Some changes from DTI task (Add doc' and some small features) #233

Closed SagiPolaczek closed 1 year ago

SagiPolaczek commented 1 year ago

Hey!

In this PR I'm suggesting to add some changes I made while working on the drug target interaction (DTI) task - which is still in progress.

Changes:

  1. Added more functionality to some Ops
  2. Additional documentation & small fixes
  3. Small modification to the NDict's ndict. print_tree() function so it will also print the key values (useful for printing nitely hydra's cfg objects!). @egozi

Example for .print_tree()'s output:

BEFORE CHANGES:

>>> ndict = NDict()
>>> ndict["data.input.drug"] = "this_is_a_drug_seq"
>>> ndict["data.input.target"] = "this_is_a_target_seq"
>>> ndict.print_tree()
--- data
------ input
--------- drug
--------- target

AFTER CHANGES:

>>> ndict = NDict()
>>> ndict["data.input.drug"] = "this_is_a_drug_seq"
>>> ndict["data.input.target"] = "this_is_a_target_seq"
>>> 
>>> ndict.print_tree()
--- data
------ input
--------- drug
--------- target
>>> 
>>> ndict.print_tree(print_values=True)
--- data
------ input
--------- drug -> this_is_a_drug_seq
--------- target -> this_is_a_target_seq

Example where it is useful to print NDict's values:

Lets take hydra's cfg object in our pipeline.

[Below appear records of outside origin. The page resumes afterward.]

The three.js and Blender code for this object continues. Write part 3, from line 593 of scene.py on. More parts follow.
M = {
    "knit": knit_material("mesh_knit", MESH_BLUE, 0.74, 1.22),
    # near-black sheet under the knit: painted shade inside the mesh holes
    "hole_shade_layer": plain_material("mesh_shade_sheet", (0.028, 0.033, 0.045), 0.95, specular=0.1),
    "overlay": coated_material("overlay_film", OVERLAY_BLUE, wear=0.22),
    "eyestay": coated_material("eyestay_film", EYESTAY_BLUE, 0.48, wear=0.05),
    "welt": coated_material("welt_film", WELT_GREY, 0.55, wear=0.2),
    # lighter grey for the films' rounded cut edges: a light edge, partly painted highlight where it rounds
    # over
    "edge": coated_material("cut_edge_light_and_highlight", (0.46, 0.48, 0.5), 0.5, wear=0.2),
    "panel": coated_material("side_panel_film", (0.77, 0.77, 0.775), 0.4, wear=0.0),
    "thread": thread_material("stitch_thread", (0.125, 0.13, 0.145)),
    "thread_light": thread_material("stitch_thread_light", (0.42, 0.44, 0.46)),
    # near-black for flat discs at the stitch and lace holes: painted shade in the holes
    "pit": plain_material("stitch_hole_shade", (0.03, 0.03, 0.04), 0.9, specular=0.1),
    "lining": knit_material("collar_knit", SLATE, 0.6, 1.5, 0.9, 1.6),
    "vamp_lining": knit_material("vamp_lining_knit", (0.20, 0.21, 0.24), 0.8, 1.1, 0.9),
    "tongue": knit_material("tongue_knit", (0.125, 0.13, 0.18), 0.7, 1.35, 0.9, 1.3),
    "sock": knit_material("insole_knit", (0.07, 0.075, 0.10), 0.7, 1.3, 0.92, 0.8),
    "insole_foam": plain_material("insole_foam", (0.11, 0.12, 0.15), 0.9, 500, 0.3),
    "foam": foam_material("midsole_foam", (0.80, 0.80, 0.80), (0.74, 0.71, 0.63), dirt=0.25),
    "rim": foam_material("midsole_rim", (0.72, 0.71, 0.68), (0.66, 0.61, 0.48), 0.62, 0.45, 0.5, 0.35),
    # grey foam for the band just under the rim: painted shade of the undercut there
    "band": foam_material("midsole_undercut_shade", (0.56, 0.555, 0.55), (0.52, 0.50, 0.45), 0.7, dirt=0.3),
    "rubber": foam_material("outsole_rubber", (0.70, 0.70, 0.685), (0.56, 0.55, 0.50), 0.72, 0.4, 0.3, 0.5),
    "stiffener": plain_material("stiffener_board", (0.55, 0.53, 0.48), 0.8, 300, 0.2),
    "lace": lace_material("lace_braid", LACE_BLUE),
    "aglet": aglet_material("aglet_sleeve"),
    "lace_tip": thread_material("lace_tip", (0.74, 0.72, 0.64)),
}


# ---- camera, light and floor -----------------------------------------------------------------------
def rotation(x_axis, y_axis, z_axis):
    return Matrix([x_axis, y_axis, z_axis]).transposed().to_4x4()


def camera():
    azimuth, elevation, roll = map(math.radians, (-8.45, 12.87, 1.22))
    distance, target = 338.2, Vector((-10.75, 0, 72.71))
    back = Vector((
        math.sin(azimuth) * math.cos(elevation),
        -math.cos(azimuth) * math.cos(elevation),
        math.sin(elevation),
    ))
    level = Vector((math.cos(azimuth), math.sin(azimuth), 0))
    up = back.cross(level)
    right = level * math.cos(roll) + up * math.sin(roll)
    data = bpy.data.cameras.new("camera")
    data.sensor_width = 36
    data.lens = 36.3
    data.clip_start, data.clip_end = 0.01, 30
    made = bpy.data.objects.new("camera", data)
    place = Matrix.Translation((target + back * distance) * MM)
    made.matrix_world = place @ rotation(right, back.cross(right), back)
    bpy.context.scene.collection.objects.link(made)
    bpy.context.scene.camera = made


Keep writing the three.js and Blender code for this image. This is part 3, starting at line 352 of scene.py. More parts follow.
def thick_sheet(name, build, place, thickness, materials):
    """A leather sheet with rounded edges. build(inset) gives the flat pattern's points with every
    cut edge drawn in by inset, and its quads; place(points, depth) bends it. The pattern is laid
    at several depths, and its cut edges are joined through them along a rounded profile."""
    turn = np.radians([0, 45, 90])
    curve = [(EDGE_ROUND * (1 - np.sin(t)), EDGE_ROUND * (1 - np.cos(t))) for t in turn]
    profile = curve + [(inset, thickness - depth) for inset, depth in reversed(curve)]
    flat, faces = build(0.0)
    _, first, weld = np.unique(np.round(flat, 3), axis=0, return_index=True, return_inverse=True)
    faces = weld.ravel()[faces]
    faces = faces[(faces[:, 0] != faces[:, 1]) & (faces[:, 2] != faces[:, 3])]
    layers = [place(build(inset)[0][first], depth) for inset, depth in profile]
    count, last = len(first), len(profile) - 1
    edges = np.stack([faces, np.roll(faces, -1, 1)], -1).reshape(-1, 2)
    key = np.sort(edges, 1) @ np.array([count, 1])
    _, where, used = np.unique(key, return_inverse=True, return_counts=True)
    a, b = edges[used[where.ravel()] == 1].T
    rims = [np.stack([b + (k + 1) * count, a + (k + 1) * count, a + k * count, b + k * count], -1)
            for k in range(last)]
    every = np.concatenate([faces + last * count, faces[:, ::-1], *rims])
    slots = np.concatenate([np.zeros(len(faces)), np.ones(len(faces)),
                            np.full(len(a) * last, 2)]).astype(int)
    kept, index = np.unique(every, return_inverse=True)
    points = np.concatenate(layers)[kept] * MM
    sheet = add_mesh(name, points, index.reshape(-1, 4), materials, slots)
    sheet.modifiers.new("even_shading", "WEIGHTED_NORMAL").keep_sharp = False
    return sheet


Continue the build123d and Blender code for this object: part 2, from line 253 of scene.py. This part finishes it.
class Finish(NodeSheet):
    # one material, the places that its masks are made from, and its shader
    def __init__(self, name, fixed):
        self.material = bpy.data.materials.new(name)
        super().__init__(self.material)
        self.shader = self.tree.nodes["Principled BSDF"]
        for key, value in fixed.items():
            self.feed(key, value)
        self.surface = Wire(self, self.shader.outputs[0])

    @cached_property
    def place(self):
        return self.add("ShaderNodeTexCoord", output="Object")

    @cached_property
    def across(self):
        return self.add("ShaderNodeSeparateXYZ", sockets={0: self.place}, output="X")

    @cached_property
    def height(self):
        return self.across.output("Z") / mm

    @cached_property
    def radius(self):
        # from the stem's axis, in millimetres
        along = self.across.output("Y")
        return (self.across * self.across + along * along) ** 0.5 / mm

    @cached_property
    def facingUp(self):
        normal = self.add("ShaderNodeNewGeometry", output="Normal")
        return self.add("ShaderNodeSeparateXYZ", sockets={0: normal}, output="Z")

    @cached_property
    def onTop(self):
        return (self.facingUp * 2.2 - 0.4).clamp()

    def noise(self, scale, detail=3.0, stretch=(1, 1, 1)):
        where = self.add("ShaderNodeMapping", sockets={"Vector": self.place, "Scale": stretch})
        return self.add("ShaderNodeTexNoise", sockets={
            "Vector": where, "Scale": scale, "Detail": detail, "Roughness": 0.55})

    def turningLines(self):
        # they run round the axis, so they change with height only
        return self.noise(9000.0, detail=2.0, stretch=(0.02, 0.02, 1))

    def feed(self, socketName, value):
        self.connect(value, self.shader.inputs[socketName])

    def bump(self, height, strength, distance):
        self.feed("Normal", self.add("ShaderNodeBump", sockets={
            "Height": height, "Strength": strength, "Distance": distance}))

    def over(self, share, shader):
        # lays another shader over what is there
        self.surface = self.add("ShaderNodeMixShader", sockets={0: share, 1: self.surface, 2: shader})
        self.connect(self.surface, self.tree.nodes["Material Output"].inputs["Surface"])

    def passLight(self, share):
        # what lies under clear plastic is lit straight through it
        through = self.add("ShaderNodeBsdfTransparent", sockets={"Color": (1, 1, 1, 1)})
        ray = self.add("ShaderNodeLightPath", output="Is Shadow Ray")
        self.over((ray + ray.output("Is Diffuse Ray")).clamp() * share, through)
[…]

We can define the following function:

def print_cfg_tree(cfg):
    """
    beautifully print the config file
    """
    NDict(OmegaConf.to_object(cfg)).print_tree(print_values=True)

and then use it with:

@hydra.main(config_path=".", config_name="config")
def main(cfg: DictConfig):
    cfg = hydra.utils.instantiate(cfg)
    print_cfg_tree(cfg)
    pass

To get the config printed in to the console as (please ignore the values themselves):

--- paths
------ root_dir -> ./_examples/dti
------ data_dir -> /dccstor/mm_hcls/usr/sagi/_data/BindingDB/
------ model_dir -> ./_examples/dti/mlp
------ cache_dir -> ./_examples/dti/cache_dir
------ infer_dir -> ./_examples/dti/mlp/infer_dir
------ eval_dir -> ./_examples/dti/mlp/eval_dir
------ ckpt_filename -> best_epoch.ckpt
------ infer_filename -> infer_file.gz
--- train
------ model -> mlp
------ num_workers -> 8
------ batch_size -> 32
------ lr -> 1e-05
------ weight_decay -> 0.001
------ num_epochs -> 1
------ accelerator -> gpu
------ num_devices -> 1
------ model_params
--------- mlp -> None
--------- cat -> None
--------- cat_custom -> None
--- data
------ drug_fixed_size -> 80
------ target_fixed_size -> 1000
--- logging
------ log_clear_ml -> 0
------ task_name -> mlp-

I used it just before moving to ClearML (which saves the hyperparams) and still using it in times I don't want to log into ClearML. Other different use cases might be found.